SUPPLIED DATA =>
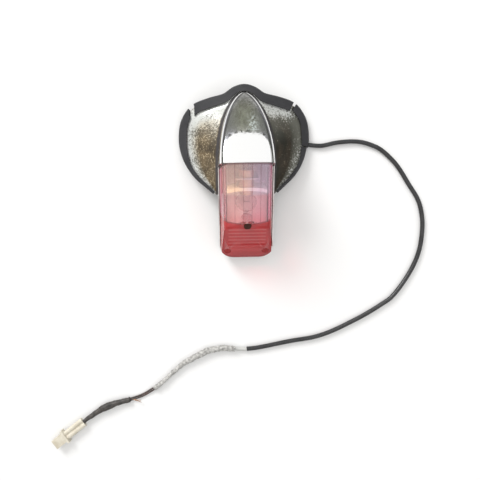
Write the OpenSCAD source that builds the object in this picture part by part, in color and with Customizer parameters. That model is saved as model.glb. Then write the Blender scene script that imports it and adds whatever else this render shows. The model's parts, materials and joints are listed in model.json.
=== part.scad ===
// Motorcycle tail light with a winged chrome housing, a red lens and its lead.
// X is across the light, +Y points to the nose of the hood, +Z is up, and Z = 0 is the surface that it rests on.

/* [Mudguard saddle] */
// Radius of the mudguard across
saddle_r = 100; // [95:1:120]
// Radius of the mudguard lengthwise
saddle_len_r = 364; // [340:1:420]
// Height of the mudguard's crown over the surface that the light rests on
crown_z = 27.6; // [27:0.1:30]
// Place of the crown along the light
crown_y = 36; // [30:1:40]

/* [Housing] */
// Wall of the hood
hood_wall = 2; // [1.6:0.1:2.4]
// Wall of the wings, measured straight up
wing_wall = 2; // [1.6:0.1:2.4]
// Place of the joint between the hood and the lens
joint_y = 2; // [0:0.5:4]
// Half width of the hood's rim at the joint
rim_w = 28.2; // [27:0.1:29]
// Half width of the hood's foot at the joint
foot_w = 30.2; // [29.6:0.1:31]
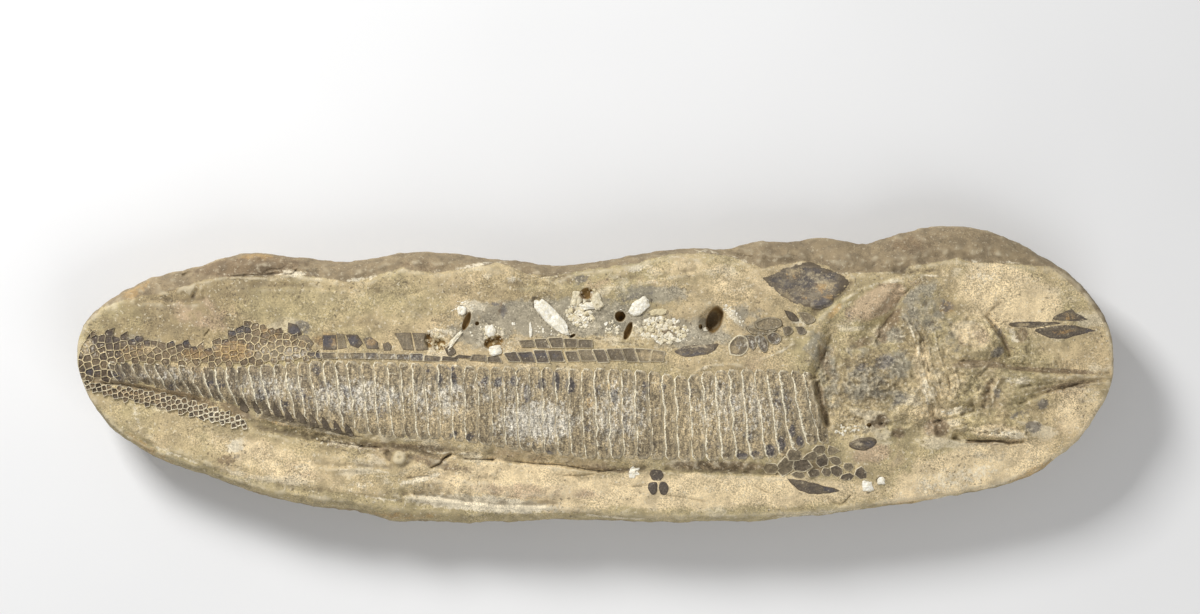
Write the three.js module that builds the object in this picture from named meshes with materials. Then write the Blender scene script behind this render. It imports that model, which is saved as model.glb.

PROMPT => Extract the complete listing verbatim.

EXPECTED ANSWER =>
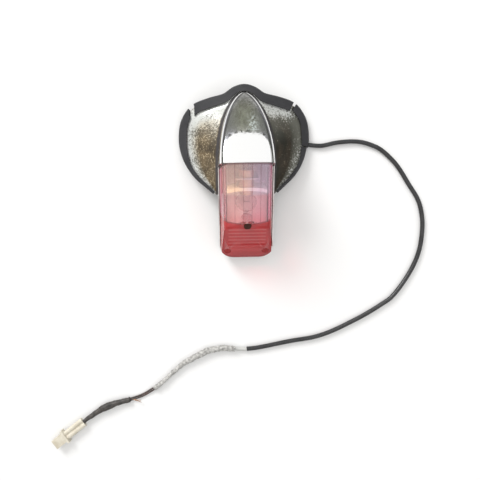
Write the OpenSCAD source that builds the object in this picture part by part, in color and with Customizer parameters. That model is saved as model.glb. Then write the Blender scene script that imports it and adds whatever else this render shows. The model's parts, materials and joints are listed in model.json.
=== part.scad ===
// Motorcycle tail light with a winged chrome housing, a red lens and its lead.
// X is across the light, +Y points to the nose of the hood, +Z is up, and Z = 0 is the surface that it rests on.

/* [Mudguard saddle] */
// Radius of the mudguard across
saddle_r = 100; // [95:1:120]
// Radius of the mudguard lengthwise
saddle_len_r = 364; // [340:1:420]
// Height of the mudguard's crown over the surface that the light rests on
crown_z = 27.6; // [27:0.1:30]
// Place of the crown along the light
crown_y = 36; // [30:1:40]

/* [Housing] */
// Wall of the hood
hood_wall = 2; // [1.6:0.1:2.4]
// Wall of the wings, measured straight up
wing_wall = 2; // [1.6:0.1:2.4]
// Place of the joint between the hood and the lens
joint_y = 2; // [0:0.5:4]
// Half width of the hood's rim at the joint
rim_w = 28.2; // [27:0.1:29]
// Half width of the hood's foot at the joint
foot_w = 30.2; // [29.6:0.1:31]
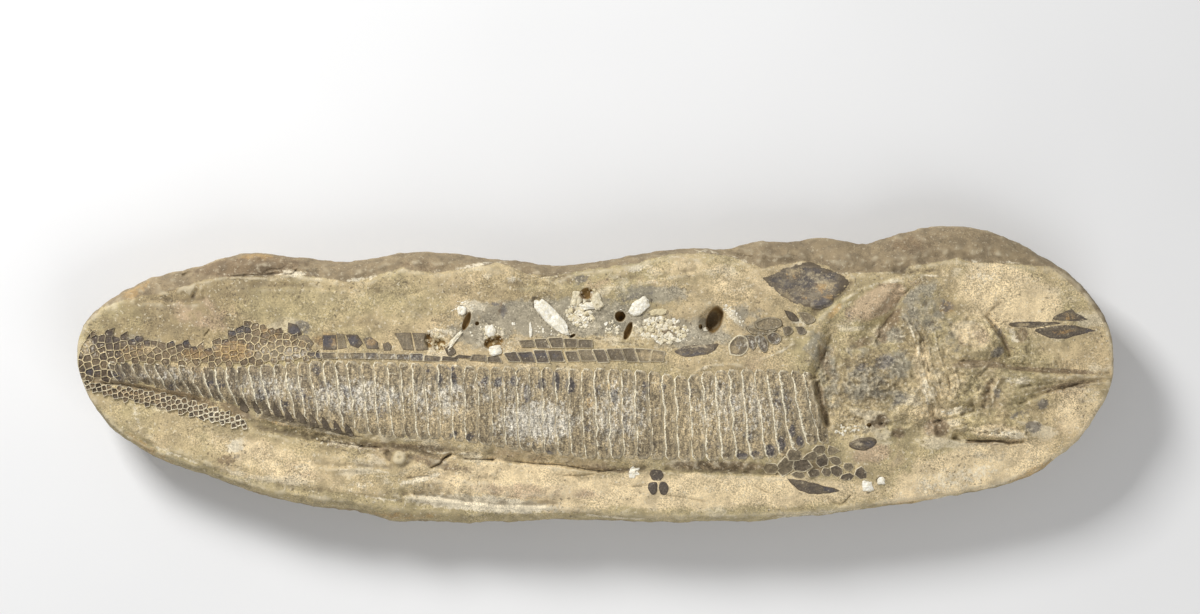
Write the three.js module that builds the object in this picture from named meshes with materials. Then write the Blender scene script behind this render. It imports that model, which is saved as model.glb.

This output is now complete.